Les endroits où il fait plus froid que -8°C représentent 81% du manteau neigeux de l'hémisphère nord, mais ils abritent peu d'habitants, seulement 570 millions, selon Justin Mankin. Plus de 2 milliards de personnes vivent dans des régions où les températures hivernales moyennes se situent entre -8°C et zéro.
Le manteau neigeux est susceptible d'évoluer à un rythme de plus en plus rapide
Ce qui est essentiel, notamment pour l'approvisionnement en eau, c'est qu'"à mesure que le réchauffement s'accélère, la modification du manteau neigeux va s'accélérer beaucoup plus rapidement qu'elle ne l'a fait jusqu'à présent," explique Daniel Scott, un scientifique de l'université de Waterloo qui n'a pas participé à l'étude.
Cela s'explique par le fait que ce qui se passe n'est pas graduel. Au-delà d'une certaine température, la fonte se produit rapidement.
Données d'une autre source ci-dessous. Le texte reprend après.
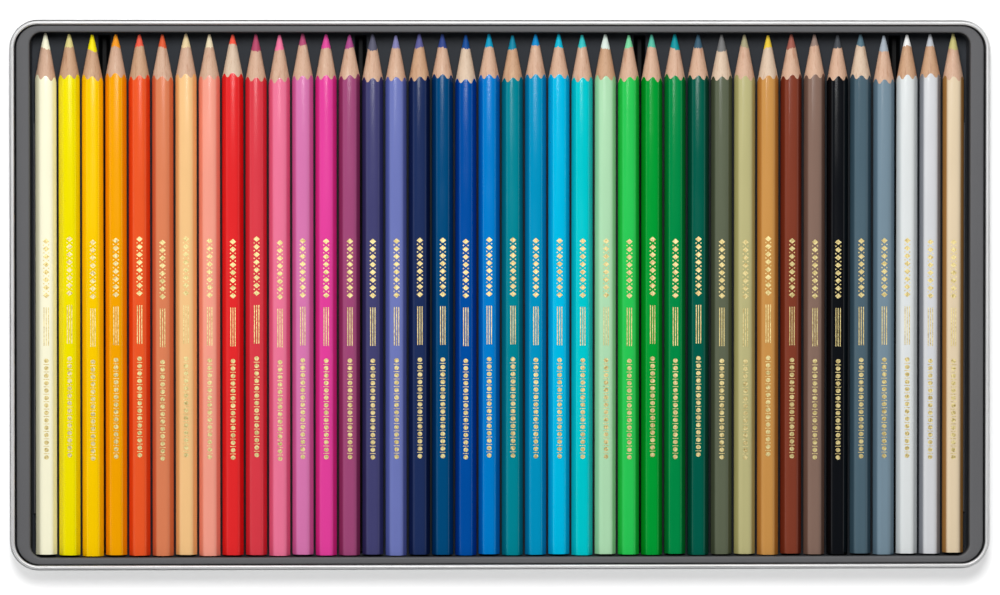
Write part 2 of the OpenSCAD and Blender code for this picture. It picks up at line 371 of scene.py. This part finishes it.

En dessous de ce seuil de -8°C, il fait suffisamment froid pour que l'humidité supplémentaire dans l'air due au changement climatique entraîne une augmentation des chutes de neige et de l'accumulation neigeuse, ce que Alexander Gottlieb et Justin Mankin disent avoir observé en Sibérie orientale.
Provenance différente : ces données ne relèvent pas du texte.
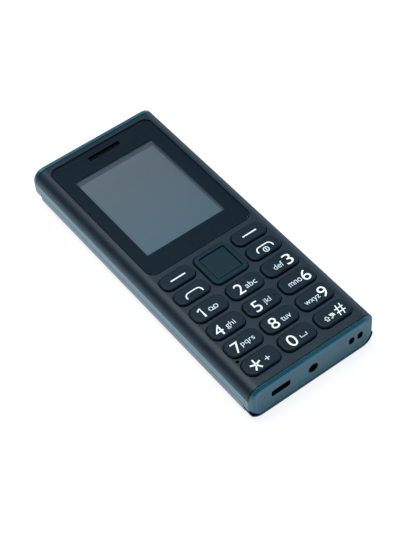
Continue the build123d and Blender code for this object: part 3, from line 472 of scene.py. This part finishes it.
FINISH = {
    "textured ABS": ["front_shell"],
    "satin polycarbonate": ["side_frame"],
    "glossy polycarbonate": ["back_cover"],
    "glass-filled nylon": ["rear_chassis"],
    "green lacquered polycarbonate": ["nav_ring", "nav_select"],
    "moulded acetal": ["nav_seat"],
    "moulded silicone": ["keypad_mat"],
    "moulded rubber": ["microphone_boot"],
    "open-cell foam": ["display_gasket", "speaker_gasket"],
    "printed ink": ["lens_mask"],
    "clear tape": ["lens_adhesive"],
    "white polycarbonate": ["lcd_backlight"],
    "polyimide film": ["lcd_flex"],
    "polyester film": ["dome_sheet"],
    "moulded epoxy": ["board_chips"],
    "black nylon": ["audio_jack", "battery_connector"],
    "lacquered steel": ["earpiece", "loudspeaker", "vibration_motor", "microphone"],
    "wrapped film": ["battery"],
    "yellow phosphor": ["torch_led"],
    "zinc-plated steel": ["chassis_screws"],
    "tin-plated steel": [
        "shield_can_upper",
        "shield_can_lower",
        "sim_socket_1",
        "sim_socket_2",
        "card_socket",
        "usb_socket",
    ],
    "woven steel": ["earpiece_mesh"],
    "etched copper": ["antenna"],
    "cast acrylic": ["display_lens"],
    "moulded acrylic": ["torch_lens"],
    "display glass": ["lcd_glass"],
    "solder-masked fibreglass": ["main_board"],
}
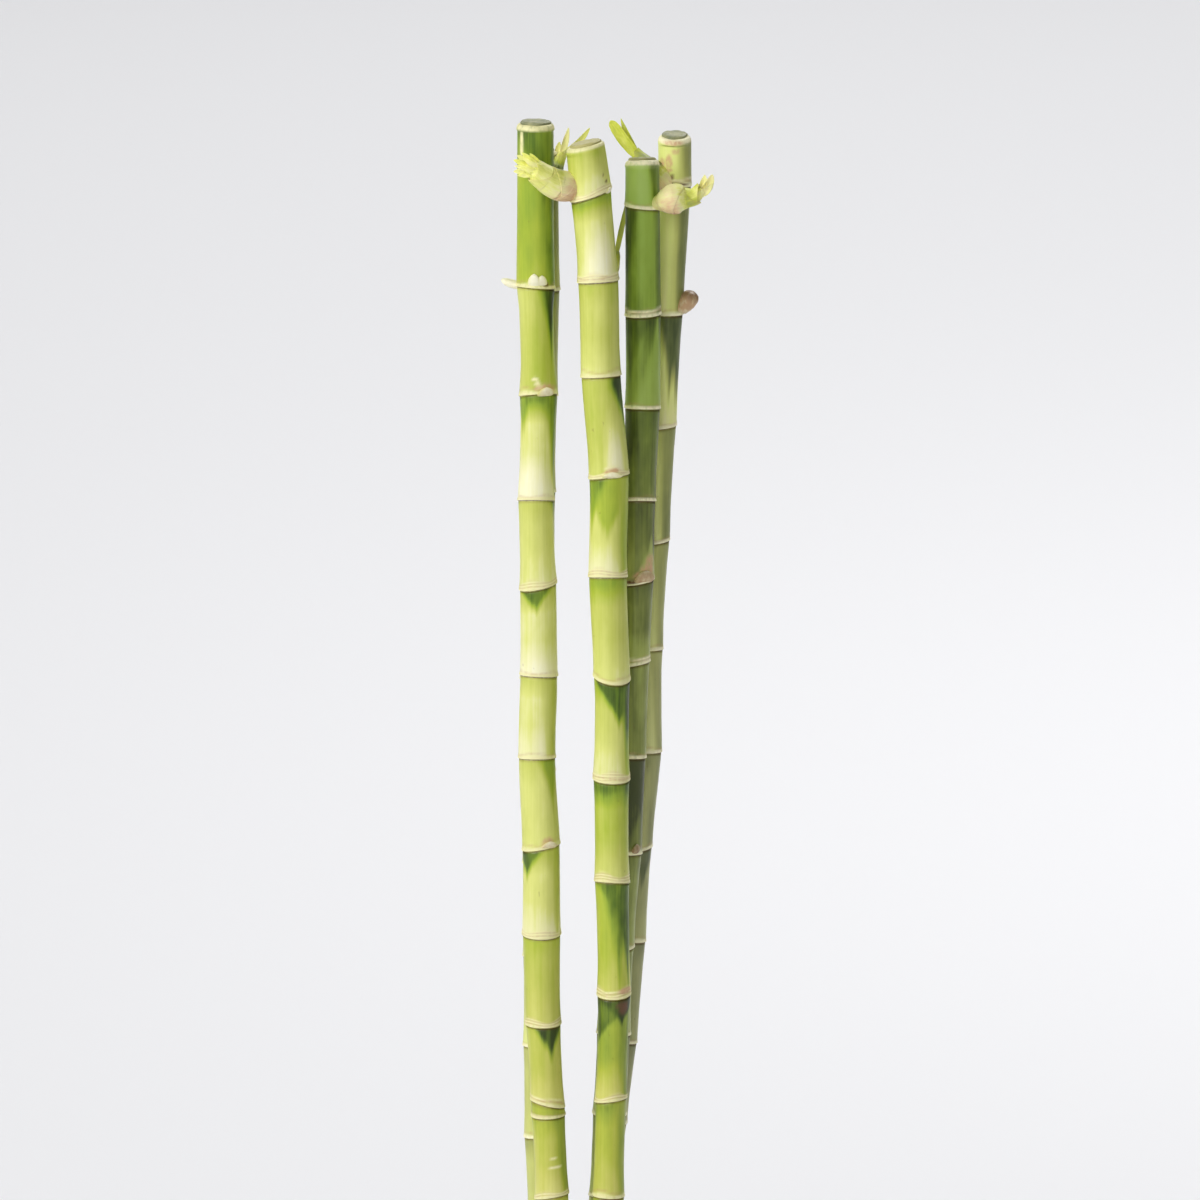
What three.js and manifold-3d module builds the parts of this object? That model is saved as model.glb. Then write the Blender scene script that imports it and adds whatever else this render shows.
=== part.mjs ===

Ce seuil de -8°C "nous indique plus clairement quel est le niveau de risque et où il se situe," explique Waleed Abdalati, spécialiste des glaces à l'université du Colorado et ancien responsable scientifique de la NASA, qui n'a pas participé à l'étude.
L'industrie du ski est un exemple de la façon dont l'économie va souffrir
L'industrie du ski, avec ses images frappantes de neige artificielle sur un paysage qui en est dépourvu, est évidemment une économie qui souffrira du manque de neige.
De nombreux domaines skiables attendent chaque année, les chutes de neige avec impatience pour faire fonctionner leurs remontées mécaniques. D'autres ont dû fermer après une saison trop courte.
Les grands domaines skiables gérés par des entreprises, comme Aspen Snowmass au Colorado, parviennent à fonctionner de manière régulière malgré la diminution de la neige et le raccourcissement de l'hiver.
"Les jours d'ouverture et de fermeture restent constants grâce à l'enneigement artificiel, ce qui montre à quel point il est important," explique Auden Schendler, vice-président senior chargé du développement durable chez Aspen One, la société mère d'Aspen Skiing Company.
À Aspen, ils ont également investi dans la construction de nouvelles pistes de ski à des altitudes plus élevées, où la neige est plus fiable qu'au pied des pistes, ce qui les met à l'abri d'une perte économique substantielle - pour l'instant.
"Cela ne diminue en rien l'urgence d'agir avec force et à grande échelle," souligne Auden Schendler. Aspen Snowmass fait partie d'un nombre croissant de domaines skiables qui considèrent l'activisme climatique comme la nouvelle norme de l'industrie, reconnaissant le besoin urgent de faire pression en faveur de politiques respectueuses du climat s'ils veulent exister dans un avenir qui se réchauffe.